The Staples Dexley is the better-value pick when the Hyken sounds right in theory but feels too small in practice.
When I checked Staples' gray listing on March 31, 2026, the Dexley was priced at $149.99. Staples lists:
overall dimensions of 45.3" to 50.8" H x 28.2" W x 28.6" D; seat dimensions of 16.61" to 20.31" H x 20.16" W x 18.35" D; height-adjustable arms; height- and angle-adjustable headrest; adjustable lumbar support; 3-position tilt lock; 275 lb weight rating; a 5-year manufacturer limited warranty; suitability for roughly a 5 to 10 hour workday.
The key difference is not just that the Dexley has good features.
The key difference is that it gives you more chair than the Hyken:
wider seat; deeper seat; slightly larger overall frame.
That makes it easier to recommend for taller users, broader frames, or anyone who has tried smaller mesh task chairs and felt cramped.
Strong fit for: people who want budget pricing but need a roomier seat and a less compact fit.
Main tradeoff: the larger frame is not as clean for tight desk corners or smaller rooms.
MARKUS is the simplest buy in this lineup and the one that makes the strongest warranty argument.
When I checked IKEA's US medium listing on March 31, 2026, MARKUS was priced at $299.99. IKEA highlights:
a 10-year limited warranty; testing for 276 lb; manually adjustable tilt tension; a mesh backrest; built-in lumbar support; a high back with head support; suitability for business use under ANSI/BIFMA x5.1.
MARKUS does not win on fine-grained adjustment depth. It wins because it gives you a fairly straightforward high-back office chair from a mainstream retailer with a long warranty and very little buying drama.
That makes it appealing for people who do not want to sort through multiple upholstery, armrest, and mechanism variants just to get a decent chair under $300.
Strong fit for: buyers who want a high back, a long warranty, and a simpler one-model decision at the top of the budget.
Main tradeoff: less tuning flexibility than the best mesh task-chair options in this roundup.
Use this shortcut:
choose Hyken if you want the strongest adjustment value at the lowest price; choose Branch Daily Chair if you care most about home-office aesthetics and a lighter visual footprint; choose Dexley if you want a roomier budget mesh chair than the Hyken; choose MARKUS if you want a tall high-back chair with a long warranty and are comfortable spending the full budget.
That is the practical answer.
Most under-$300 buyers are not really asking for a perfect chair. They are asking which compromises are easiest to live with for the next few years. This is where matching the chair to the room and to your body matters more than chasing the longest feature list.

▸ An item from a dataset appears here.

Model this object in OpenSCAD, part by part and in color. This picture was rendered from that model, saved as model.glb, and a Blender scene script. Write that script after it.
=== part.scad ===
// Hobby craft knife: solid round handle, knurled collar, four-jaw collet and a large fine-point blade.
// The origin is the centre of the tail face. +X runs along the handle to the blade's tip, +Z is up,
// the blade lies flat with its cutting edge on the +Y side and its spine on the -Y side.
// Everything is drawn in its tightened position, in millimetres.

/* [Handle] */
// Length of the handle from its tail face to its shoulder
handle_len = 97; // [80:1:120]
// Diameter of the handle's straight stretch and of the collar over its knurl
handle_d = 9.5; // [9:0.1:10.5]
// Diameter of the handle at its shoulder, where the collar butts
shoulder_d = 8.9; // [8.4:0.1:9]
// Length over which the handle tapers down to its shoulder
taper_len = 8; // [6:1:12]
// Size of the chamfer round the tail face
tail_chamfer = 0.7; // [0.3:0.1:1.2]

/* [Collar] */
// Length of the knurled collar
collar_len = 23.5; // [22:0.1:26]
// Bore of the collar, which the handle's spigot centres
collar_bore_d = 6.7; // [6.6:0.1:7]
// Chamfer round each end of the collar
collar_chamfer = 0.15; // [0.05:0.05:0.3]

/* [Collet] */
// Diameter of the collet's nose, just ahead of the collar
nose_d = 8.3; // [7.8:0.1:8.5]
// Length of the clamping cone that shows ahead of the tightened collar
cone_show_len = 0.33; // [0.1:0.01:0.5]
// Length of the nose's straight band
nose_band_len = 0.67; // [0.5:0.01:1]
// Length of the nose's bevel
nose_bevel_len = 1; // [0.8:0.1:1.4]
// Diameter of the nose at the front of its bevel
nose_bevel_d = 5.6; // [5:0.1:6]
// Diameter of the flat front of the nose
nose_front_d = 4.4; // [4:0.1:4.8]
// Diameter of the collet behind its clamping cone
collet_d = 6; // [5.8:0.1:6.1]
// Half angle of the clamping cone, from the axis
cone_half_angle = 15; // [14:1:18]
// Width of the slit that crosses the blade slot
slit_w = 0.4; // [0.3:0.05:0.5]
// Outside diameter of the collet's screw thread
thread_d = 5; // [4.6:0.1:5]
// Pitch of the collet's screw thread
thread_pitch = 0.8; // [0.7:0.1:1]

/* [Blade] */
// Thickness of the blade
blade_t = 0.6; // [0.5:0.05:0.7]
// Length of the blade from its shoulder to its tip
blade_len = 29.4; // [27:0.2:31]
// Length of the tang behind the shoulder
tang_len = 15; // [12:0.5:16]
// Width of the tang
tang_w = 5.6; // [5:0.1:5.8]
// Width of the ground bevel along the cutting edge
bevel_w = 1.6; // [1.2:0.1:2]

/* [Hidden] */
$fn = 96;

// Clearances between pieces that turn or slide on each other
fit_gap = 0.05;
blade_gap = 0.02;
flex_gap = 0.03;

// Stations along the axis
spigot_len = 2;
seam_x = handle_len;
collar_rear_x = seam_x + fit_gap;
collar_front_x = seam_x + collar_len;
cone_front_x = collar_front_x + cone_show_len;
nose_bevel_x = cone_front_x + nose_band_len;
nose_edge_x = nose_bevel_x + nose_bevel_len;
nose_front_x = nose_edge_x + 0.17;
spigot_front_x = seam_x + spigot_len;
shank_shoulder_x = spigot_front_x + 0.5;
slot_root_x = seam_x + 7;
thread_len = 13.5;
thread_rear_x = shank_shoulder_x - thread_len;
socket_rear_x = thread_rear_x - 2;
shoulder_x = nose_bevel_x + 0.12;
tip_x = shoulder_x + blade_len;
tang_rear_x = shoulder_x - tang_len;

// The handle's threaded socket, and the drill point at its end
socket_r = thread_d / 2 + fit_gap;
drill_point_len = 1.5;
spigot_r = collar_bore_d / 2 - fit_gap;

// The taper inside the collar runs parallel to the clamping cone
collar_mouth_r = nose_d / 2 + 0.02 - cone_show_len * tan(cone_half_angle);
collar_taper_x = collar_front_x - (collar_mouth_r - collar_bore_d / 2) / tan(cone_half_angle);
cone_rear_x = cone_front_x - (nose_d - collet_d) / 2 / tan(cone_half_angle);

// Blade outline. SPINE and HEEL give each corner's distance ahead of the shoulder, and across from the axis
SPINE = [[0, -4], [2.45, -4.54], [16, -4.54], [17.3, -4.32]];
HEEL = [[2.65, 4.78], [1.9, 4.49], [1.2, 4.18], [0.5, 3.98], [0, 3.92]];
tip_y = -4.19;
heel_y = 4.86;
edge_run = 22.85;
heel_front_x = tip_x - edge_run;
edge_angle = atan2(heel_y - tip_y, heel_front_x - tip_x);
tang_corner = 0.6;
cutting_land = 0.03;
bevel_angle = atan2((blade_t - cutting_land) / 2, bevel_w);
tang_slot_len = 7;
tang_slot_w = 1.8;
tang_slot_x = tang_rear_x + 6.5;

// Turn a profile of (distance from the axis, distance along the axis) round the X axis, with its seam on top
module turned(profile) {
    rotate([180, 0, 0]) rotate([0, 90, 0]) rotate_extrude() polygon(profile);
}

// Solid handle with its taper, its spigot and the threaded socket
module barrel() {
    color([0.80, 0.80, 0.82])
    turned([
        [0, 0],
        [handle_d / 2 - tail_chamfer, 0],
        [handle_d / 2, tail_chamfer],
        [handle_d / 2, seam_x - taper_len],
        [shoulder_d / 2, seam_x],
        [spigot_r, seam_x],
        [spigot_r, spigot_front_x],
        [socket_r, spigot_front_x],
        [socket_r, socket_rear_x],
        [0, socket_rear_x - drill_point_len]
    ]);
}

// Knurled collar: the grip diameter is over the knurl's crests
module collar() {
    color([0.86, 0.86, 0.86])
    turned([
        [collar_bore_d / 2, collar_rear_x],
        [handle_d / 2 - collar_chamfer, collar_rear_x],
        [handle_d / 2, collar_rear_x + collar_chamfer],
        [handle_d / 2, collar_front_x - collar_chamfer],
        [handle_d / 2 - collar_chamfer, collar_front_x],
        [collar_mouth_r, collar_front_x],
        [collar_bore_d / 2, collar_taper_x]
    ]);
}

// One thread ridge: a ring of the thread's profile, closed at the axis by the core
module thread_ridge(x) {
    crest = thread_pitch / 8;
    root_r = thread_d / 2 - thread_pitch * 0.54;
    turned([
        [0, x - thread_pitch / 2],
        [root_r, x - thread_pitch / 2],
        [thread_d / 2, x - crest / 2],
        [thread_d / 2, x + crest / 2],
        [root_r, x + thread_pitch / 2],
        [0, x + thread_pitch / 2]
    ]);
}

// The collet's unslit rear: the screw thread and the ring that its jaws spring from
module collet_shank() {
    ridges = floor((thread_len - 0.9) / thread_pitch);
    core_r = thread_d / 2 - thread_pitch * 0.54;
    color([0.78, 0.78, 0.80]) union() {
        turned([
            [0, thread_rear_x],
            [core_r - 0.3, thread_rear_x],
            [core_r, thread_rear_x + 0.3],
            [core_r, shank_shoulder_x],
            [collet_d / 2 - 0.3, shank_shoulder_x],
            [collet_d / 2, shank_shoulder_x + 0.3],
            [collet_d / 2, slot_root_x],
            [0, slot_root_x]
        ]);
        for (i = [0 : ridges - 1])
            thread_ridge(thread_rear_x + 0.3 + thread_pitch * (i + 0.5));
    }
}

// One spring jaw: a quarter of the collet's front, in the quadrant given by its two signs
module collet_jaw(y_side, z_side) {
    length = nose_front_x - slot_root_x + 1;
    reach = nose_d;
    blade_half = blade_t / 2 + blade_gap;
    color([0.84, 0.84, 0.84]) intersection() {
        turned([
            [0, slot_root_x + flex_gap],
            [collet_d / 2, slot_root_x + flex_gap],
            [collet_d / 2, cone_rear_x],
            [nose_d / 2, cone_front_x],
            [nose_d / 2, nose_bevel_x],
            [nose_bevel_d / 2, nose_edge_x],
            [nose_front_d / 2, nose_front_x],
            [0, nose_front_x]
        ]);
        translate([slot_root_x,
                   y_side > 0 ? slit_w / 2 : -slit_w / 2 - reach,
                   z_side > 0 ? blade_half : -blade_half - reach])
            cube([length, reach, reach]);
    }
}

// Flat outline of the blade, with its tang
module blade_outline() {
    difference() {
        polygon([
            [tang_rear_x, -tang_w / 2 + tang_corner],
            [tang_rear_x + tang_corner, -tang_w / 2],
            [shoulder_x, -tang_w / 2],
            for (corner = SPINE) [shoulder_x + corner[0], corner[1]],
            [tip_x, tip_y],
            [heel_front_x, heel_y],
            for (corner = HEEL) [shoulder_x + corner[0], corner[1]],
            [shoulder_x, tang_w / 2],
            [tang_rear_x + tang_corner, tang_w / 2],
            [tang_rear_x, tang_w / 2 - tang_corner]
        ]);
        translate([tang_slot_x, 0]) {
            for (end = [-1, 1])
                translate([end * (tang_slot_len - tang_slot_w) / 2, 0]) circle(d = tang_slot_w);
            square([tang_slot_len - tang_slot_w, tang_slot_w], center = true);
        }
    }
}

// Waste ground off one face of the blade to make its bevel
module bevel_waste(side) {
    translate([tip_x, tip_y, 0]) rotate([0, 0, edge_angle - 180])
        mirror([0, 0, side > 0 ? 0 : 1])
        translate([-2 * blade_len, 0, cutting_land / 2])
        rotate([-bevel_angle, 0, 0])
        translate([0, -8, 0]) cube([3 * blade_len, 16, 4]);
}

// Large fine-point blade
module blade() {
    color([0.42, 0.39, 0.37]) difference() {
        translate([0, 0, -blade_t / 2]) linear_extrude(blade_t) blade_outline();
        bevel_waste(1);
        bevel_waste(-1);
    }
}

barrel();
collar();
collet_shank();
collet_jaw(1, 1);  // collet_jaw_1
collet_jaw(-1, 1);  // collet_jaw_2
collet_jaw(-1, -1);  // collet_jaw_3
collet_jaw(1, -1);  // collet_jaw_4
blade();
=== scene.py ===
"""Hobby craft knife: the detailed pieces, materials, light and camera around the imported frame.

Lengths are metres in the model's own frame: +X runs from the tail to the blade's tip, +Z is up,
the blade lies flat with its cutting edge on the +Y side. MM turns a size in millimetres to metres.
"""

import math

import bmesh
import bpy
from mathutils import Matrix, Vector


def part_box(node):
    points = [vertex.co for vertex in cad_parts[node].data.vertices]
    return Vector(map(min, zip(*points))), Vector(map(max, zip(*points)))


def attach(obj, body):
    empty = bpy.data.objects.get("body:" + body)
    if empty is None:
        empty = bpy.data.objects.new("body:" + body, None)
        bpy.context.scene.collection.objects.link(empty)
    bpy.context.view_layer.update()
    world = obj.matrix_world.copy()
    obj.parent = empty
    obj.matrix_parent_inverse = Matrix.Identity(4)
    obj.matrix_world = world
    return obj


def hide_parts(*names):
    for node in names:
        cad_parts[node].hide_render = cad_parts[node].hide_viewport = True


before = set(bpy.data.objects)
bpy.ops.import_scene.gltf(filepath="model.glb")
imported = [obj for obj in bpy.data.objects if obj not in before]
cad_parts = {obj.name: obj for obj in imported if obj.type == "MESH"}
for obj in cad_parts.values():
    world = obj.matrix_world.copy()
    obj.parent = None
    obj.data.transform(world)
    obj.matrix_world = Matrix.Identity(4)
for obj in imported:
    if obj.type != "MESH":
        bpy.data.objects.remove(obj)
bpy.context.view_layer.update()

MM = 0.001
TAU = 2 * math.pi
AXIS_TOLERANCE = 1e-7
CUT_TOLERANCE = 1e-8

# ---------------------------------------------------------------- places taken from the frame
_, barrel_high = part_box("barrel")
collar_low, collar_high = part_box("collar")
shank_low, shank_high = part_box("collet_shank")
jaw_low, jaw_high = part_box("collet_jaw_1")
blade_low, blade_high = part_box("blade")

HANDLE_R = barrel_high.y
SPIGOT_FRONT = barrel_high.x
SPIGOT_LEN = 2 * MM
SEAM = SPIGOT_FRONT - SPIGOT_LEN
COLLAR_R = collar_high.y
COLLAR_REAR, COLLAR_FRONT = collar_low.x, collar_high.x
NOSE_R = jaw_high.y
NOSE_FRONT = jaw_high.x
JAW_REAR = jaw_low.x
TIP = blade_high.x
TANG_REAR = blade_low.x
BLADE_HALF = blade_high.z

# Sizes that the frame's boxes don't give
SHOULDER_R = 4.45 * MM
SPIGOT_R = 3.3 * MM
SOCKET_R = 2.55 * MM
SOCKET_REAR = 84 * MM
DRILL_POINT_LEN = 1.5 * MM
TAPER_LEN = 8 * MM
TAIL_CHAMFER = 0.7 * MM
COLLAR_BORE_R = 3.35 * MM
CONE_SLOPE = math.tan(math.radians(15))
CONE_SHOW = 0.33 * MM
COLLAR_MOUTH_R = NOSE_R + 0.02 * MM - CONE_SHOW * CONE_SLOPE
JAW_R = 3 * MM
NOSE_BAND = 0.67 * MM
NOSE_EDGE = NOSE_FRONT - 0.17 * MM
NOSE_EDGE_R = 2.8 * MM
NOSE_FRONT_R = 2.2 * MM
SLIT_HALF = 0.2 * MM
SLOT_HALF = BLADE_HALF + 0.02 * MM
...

This roundup is best when your real question is price first.
If your question is more about room fit, start with Office chairs that fit small home offices.

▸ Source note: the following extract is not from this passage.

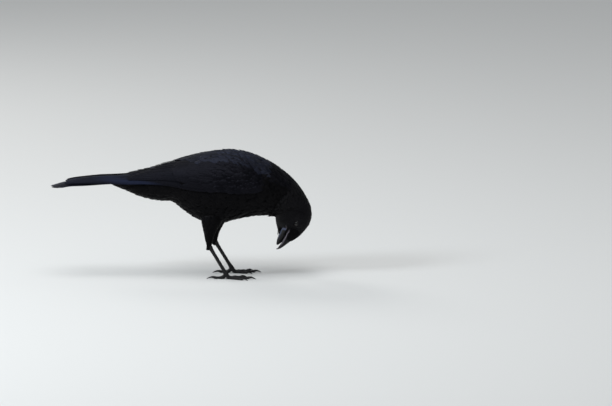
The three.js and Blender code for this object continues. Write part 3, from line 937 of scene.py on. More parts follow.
def over_eye(p, normal):
    """The height at which the coat clears the eyeball."""
    best = np.zeros(p.shape[:-1])
    for centre, _ in EYES.values():
        d = p - centre
        out = (d * normal).sum(-1)
        square = (d * d).sum(-1)
        inside = out ** 2 - square + (EYE["radius"] + 0.9) ** 2
        near = smooth(out, 0, 3) * (1 - smooth(np.sqrt(square), 9, 13))
        best = np.maximum(best, soft_floor(np.sqrt(soft_floor(inside, 3.0)) - out, 0.35) * near)
    return np.minimum(best, 6.0)


def coat_lift(t, angle):
    """How far the coat stands off the body here, and the place it stands at."""
    p, normal, _, _ = BODY.at(t, angle)
    height = fullness(p) + over_eye(p, normal)
    return height, p + normal * height[..., None]


def from_eye(p):
    """Distance to the opening of the nearer eye."""
    far = [np.linalg.norm(p - (c + LID_OUT * a), axis=-1) for c, a in EYES.values()]
    return np.minimum(*far)


def clearance(t, angle):
    """The same for the coat over a place on the body."""
    return from_eye(coat_lift(t, angle)[1])


def near_line(x, y, line):
    """Distance from places (x, y) to a bent line."""
    far = []
    for (x0, y0), (x1, y1) in zip(line[:-1], line[1:]):
        dx, dy = x1 - x0, y1 - y0
        f = np.clip(((x - x0) * dx + (y - y0) * dy) / (dx ** 2 + dy ** 2), 0, 1)
        far.append(np.hypot(x - lerp(x0, x1, f), y - lerp(y0, y1, f)))
    return np.min(far, axis=0)


# In the head's own forward and up: the corner of the mouth, and the margin of the lower horn.
GAPE = [(15.9, -12.5), (19.5, -11.4), (23.4, -10.6)]
MARGIN = [(23.4, -10.6), (25.8, -14.2), (29.2, -19.1), (30.2, -21.8)]


def on_bare_horn(p):
    """True where the horn of the bill is bare, by the line where the face feathers stop."""
    flat = turned_back(p) - HEAD
    forward, up, out = flat @ FORWARD, flat @ UP, np.abs(flat[..., 1])
    gape = near_line(forward, up, GAPE) < 1.0
    margin_forward, margin_up = zip(*MARGIN[::-1])
    lower = (forward > np.interp(up, margin_up, margin_forward) - 0.8) & (up < -8) & (up > -22)
    upper = (forward > 23) & (up > -8) & (up < -4)
    return (gape | lower | upper) & (out > 2.5)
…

If your question is more about support strategy, go to How to choose an ergonomic office chair.
And if you already know the main issue is lumbar comfort, read Ergonomic office chairs for lower back support.
If your budget is higher and you are narrowing the decision between two mid-range ergonomic chairs, read Branch Ergonomic Chair vs Autonomous ErgoChair Pro.
The best office chair under $300 is not always the one with the most marketing language or the most dramatic spec sheet.
For most people, the safest value pick is Staples Hyken. If you want a better-looking chair that feels more at home in a living space, Branch Daily Chair is the stronger choice. If you need a roomier budget mesh option, Staples Dexley makes more sense. And if you want a high-back chair with a long warranty and can spend the full amount, IKEA MARKUS is the cleanest top-of-budget option.
That is a much more useful way to shop this tier than assuming every chair under $300 is chasing the same kind of buyer.